For questions that involve trading of two or more options, it is understood that the options have the same underlying stock (which does not pay out any dividend during the life of the option) and the same time to expiration (T) unless specified otherwise.

Q. 5 (10 points)

Consider the following trading strategy:

sell a call and a put at the sametime.

The two options have the same underlying stock (which does not pay out any dividend during the life of the option), expiration date (T) and exercise price (K). P and C are the premium of the put  and the call respectively.

Present the cash flows of the strategy in a payoff table, and draw the state-contingent payoff at time T and the profit in a diagram.

You may use K = $60 as a numerical example though not required.

How would you compare this strategy with a butterfly spread? Explain.

Q.6 (20 points in total, 5 points for each part)

Consider a European call option on a stock that does not pay out any dividend during the life of the option.

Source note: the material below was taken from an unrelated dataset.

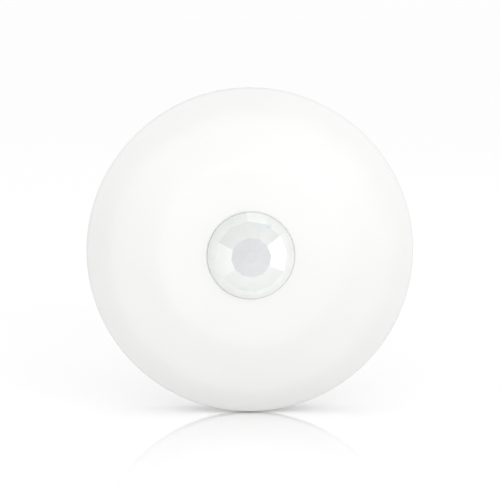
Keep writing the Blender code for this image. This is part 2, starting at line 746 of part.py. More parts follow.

We use a one-step Binomial Model to solve for the premium of the call, C, at time 0.

The followings are the relevant information we need.

(i)        The option expires six months from now, i.e.,  T  = 1/2.

(ii)       The exercise price is K = $106.

(iii)      The current stock price is  S0   = $100.

(iv)      The annual riskfree interest rate is r = 5% (cc)

(v)       Six months from now when the option expires, there are two possible outcomes of the stock price. The stock price either goes up by a factor u or goes down by a factor d . That is, STcan take on two possible values only:  uS0      or  dS0 .

We assume that u = 1.1 and d = 0.9.

(a) Solve for the premium of the Call by arbitrage arguments with a synthetic portfolio that

generates the same state-contingent payoff of the call option at time T. Answer this question with the help of a payoff table.